Bobby Grady (John Laughlin) has what would appear to be an ideal life.  He has a nice house in the suburbs.  He appears to have a good job.  He has a lovely wife (Annie Potts) and he has friends who all remember what a wild guy Bobby used to be when he was younger.  Bobby’s grown up and it appears that he’s matured into a life of comfort.  In reality, though, Bobby is frustrated.  He worries that he’s become a boring old suburbanite.  He and his wife rarely have sex.  The commercials on television, all inviting him to dive into the life of middle class ennui, seem to taunt him.  In order to help pay the bills, he has a second job as a surveillance expert.

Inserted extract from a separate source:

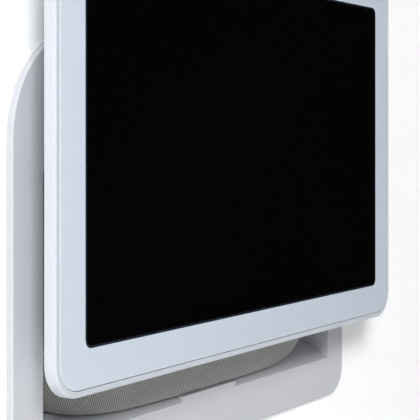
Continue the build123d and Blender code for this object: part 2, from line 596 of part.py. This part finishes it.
with BuildPart() as speaker_enclosure:
    for inset, mode in ((0.0, Mode.ADD), (BOX_SKIN, Mode.SUBTRACT)):
        with BuildSketch(Plane(origin=FOOT_FRONT - Vector(BOX_W / 2 - inset, 0, 0), x_dir=ALONG, z_dir=(1, 0, 0))):
            add(box_profile(inset))
        extrude(amount=BOX_W - 2 * inset, mode=mode)
    with BuildSketch(driver_plane(BOX_REAR)):
        Circle(DRIVER_R - 2.4)
        with PolarLocations(DRIVER_R - 1.3, 4, 45):
            Circle(0.6)
    extrude(amount=-BOX_SKIN, mode=Mode.SUBTRACT)
keep("speaker_enclosure", speaker_enclosure.part)

DRIVER = driver_plane(BOX_REAR)
SECTION = Plane(origin=DRIVER.origin, x_dir=UP, z_dir=(-1, 0, 0))     # local x outward, y along the axis
DRIVER_AXIS = Axis(DRIVER.origin, ALONG)

with BuildPart() as driver_basket:
    with BuildSketch(SECTION):
        with BuildLine():
            Polyline((DRIVER_R, 0.0), (DRIVER_R, 0.8), (15.3, 0.8), (15.3, 0.1), (14.6, 0.1), (14.6, -1.0),
                     (10.2, -8.0), (6.0, -8.0), (6.0, -9.0), (10.8, -9.0), (15.5, -1.0), (15.5, 0.0), close=True)
        make_face()
    revolve(axis=DRIVER_AXIS)
    with BuildSketch(driver_plane(BOX_REAR + 0.8)):
        with PolarLocations(DRIVER_R - 1.3, 4, 45):
            Circle(0.6)
    extrude(amount=-0.8, mode=Mode.SUBTRACT)
keep("driver_basket", driver_basket.part)

with BuildPart() as driver_magnet:
    with BuildSketch(SECTION):
        with BuildLine():
            Polyline((0, -9.0), (COIL_R - 0.6, -9.0), (COIL_R - 0.6, -14.0), (COIL_R + 0.6, -14.0),
                     (COIL_R + 0.6, -9.0), (MAGNET_R, -9.0), (MAGNET_R, -15.5), (0, -15.5), close=True)
        make_face()
    revolve(axis=DRIVER_AXIS)
keep("driver_magnet", driver_magnet.part)

with BuildPart() as speaker_cone:                    # cone, dust cap and voice-coil former in one
    with BuildSketch(SECTION):
        with BuildLine():
            Polyline((CONE_R, -0.4), (CONE_R, 0.1), (COIL_R + 0.2, -4.8), (0, -3.8), (0, -4.3),
                     (COIL_R - 0.2, -5.3), (COIL_R - 0.2, -12.0), (COIL_R + 0.2, -12.0),
                     (COIL_R + 0.2, -5.4), close=True)
        make_face()
    revolve(axis=DRIVER_AXIS)
keep("speaker_cone", speaker_cone.part)

with BuildPart() as cone_surround:                   # half-roll of rubber round the cone
    roll = (15.2 + CONE_R + 0.3) / 2
    with BuildSketch(SECTION):
        with Locations((roll, 0.2)):
            Circle(15.2 - roll)
            Circle(15.2 - roll - 0.4, mode=Mode.SUBTRACT)
            with Locations((0, -1)):
                Rectangle(4, 2, mode=Mode.SUBTRACT)
    revolve(axis=DRIVER_AXIS)
keep("cone_surround", cone_surround.part)


def driver_screw(turn):
    """Plane under the head of one of the driver's screws."""
    reach = DRIVER_R - 1.3
    away = Vector(reach * cos(radians(turn)), 0, 0) + UP * (reach * sin(radians(turn)))
    return Plane(origin=DRIVER.origin + ALONG * 0.8 + away, x_dir=(1, 0, 0), z_dir=ALONG)


keep("speaker_screws", screws([driver_screw(turn) for turn in (45, 135, 225, 315)], 0.55, 2.4, 1.1, 0.6))

# ---------------------------------------------------------------- power and wiring
with BuildPart() as dc_jack:
    with BuildSketch(jack_plane(BOX_REAR + JACK_BEHIND)):
        Rectangle(JACK_W, JACK_BODY_H)
    extrude(amount=JACK_BODY)
    with BuildSketch(jack_plane(BOX_REAR + JACK_BEHIND + JACK_BODY)):
        Circle(NOZZLE_R)
    extrude(amount=JACK_NOZZLE)
    with BuildSketch(jack_plane(BOX_REAR + JACK_BEHIND + JACK_BODY + JACK_NOZZLE)):
        Circle(JACK_HOLE_R)
        Circle(JACK_PIN_R, mode=Mode.SUBTRACT)
    extrude(amount=-JACK_DEPTH, mode=Mode.SUBTRACT)
keep("dc_jack", dc_jack.part)

with BuildPart() as power_board:
    with BuildSketch(foot_plane(JACK_H + 5.2, 44.2, JACK_X + 2)):
        Rectangle(26, 6.6)
    extrude(amount=BOARD_T)
keep("power_board", power_board.part)

with BuildPart() as wire_harness:                    # from the power board through the neck to the main board
    with BuildLine() as route:
        FilletPolyline(FOOT_FRONT + UP * 19.2 + ALONG * 43 + Vector(JACK_X + 8, 0, 0),
                       FOOT_FRONT + UP * 24 + ALONG * 32 + Vector(HARNESS_X, 0, 0),
                       Vector(HARNESS_X, 2, HARNESS_Z),
                       Vector(HARNESS_X, HARNESS_Y, HARNESS_Z),
                       Vector(HARNESS_X - 3, HARNESS_Y, -20),
                       Vector(BOARD_X + 27, HARNESS_Y, BOARD_Z - 11),
                       radius=1.6)
    with BuildSketch(Plane(route.line @ 0, z_dir=route.line % 0)):
        Circle(HARNESS_R)
    sweep()
keep("wire_harness", wire_harness.part)

# ---------------------------------------------------------------- write the pieces
os.makedirs("parts", exist_ok=True)
for name, part in parts.items():
    export_step(part, f"parts/{name}.step")
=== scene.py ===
"""Smart display in its wall bracket: looks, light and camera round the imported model."""
import bpy
import bmesh
import json
from math import cos, pi, radians, sin
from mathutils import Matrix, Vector, noise
from mathutils.bvhtree import BVHTree


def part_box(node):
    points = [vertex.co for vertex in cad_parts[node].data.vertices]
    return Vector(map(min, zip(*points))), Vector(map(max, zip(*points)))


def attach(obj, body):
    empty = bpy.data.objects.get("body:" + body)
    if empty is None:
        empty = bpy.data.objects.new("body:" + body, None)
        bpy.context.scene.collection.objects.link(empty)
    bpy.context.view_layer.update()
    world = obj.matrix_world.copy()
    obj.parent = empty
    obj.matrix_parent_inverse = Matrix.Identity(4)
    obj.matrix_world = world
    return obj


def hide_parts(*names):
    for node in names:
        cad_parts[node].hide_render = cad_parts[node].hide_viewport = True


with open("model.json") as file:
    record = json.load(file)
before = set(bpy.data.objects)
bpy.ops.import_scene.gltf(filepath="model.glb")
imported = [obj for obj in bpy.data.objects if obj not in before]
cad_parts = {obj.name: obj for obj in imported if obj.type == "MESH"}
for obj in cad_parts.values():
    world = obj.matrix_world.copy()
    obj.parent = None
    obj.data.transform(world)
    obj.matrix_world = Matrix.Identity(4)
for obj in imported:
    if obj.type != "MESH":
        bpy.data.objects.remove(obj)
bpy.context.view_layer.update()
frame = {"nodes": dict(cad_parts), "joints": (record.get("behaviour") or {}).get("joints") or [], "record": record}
MM = 0.001

# ---------------------------------------------------------------- places, from the frame
GLASS_LOW, GLASS_HIGH = (Vector(corner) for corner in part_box("cover_glass"))
SCREEN_CENTRE = Vector(((GLASS_LOW.x + GLASS_HIGH.x) / 2, GLASS_LOW.y, (GLASS_LOW.z + GLASS_HIGH.z) / 2))
GLASS_W, GLASS_H = GLASS_HIGH.x - GLASS_LOW.x, GLASS_HIGH.z - GLASS_LOW.z


# ---------------------------------------------------------------- node helpers
class Shader:
    """A material's node tree, with short calls for the nodes used here."""

    def __init__(self, name, **surface):
        self.material = bpy.data.materials.new(name)
        self.material.use_nodes = True
        self.tree = self.material.node_tree
        self.surface = self.tree.nodes["Principled BSDF"]
        for socket, value in surface.items():
            self.surface.inputs[socket.replace("_", " ")].default_value = value
        self.coords = self.tree.nodes.new("ShaderNodeTexCoord").outputs["Object"]

    def link(self, source, target):
        self.tree.links.new(source, target)

    def add(self, kind, values=None, **settings):
        """A node; settings are its attributes, and values its sockets by name or number."""
        node = self.tree.nodes.new("ShaderNode" + kind)
        for key, value in settings.items():
            setattr(node, key, value)
        for key, value in (values or {}).items():
            if hasattr(value, "links"):
                self.link(value, node.inputs[key])
            else:
                node.inputs[key].default_value = value
        return node

    def scaled(self, x, y, z):
        return self.add("Mapping", {"Vector": self.coords, "Scale": (x, y, z)}).outputs[0]

    def noise(self, scale, detail=3.0, rough=0.55, vector=None):
        return self.add("TexNoise", {"Vector": vector or self.coords, "Scale": scale, "Detail": detail,
                                     "Roughness": rough}).outputs["Fac"]

    def math(self, operation, a, b=0.0):
        return self.add("Math", {0: a, 1: b}, operation=operation).outputs[0]

    def ramp(self, fac, low, high, at=(0.0, 1.0)):
        node = self.add("ValToRGB", {"Fac": fac})
        for element, colour, place in zip(node.color_ramp.elements, (low, high), at):
            element.color = (*colour, 1.0)
            element.position = place
        return node.outputs["Color"]

    def range(self, value, low, high):
        return self.add("MapRange", {"Value": value, "To Min": low, "To Max": high}).outputs[0]

    def bump(self, height, distance, strength=1.0, normal=None):
        values = {"Height": height, "Distance": distance, "Strength": strength}
        if normal:
            values["Normal"] = normal
        return self.add("Bump", values).outputs["Normal"]

    def finish(self, colour=None, roughness=None, normal=None):
        for socket, source in (("Base Color", colour), ("Roughness", roughness), ("Normal", normal)):
            if source:
                self.link(source, self.surface.inputs[socket])
        return self.material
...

He’s hired to follow Joanna Crane (Kathleen Turner), an employee at a fashion house who is suspected of stealing her employer’s designs and selling them.  Joanna is describe to Bobby as being cool, ambitious, and always professional.  At work, she always keep her emotions to herself and no one seems to know anything about what she does outside of the office.  There’s no real evidence that Joanna is stealing designs.  Her employer just suspects her because Joanna always seem to be keeping a secret.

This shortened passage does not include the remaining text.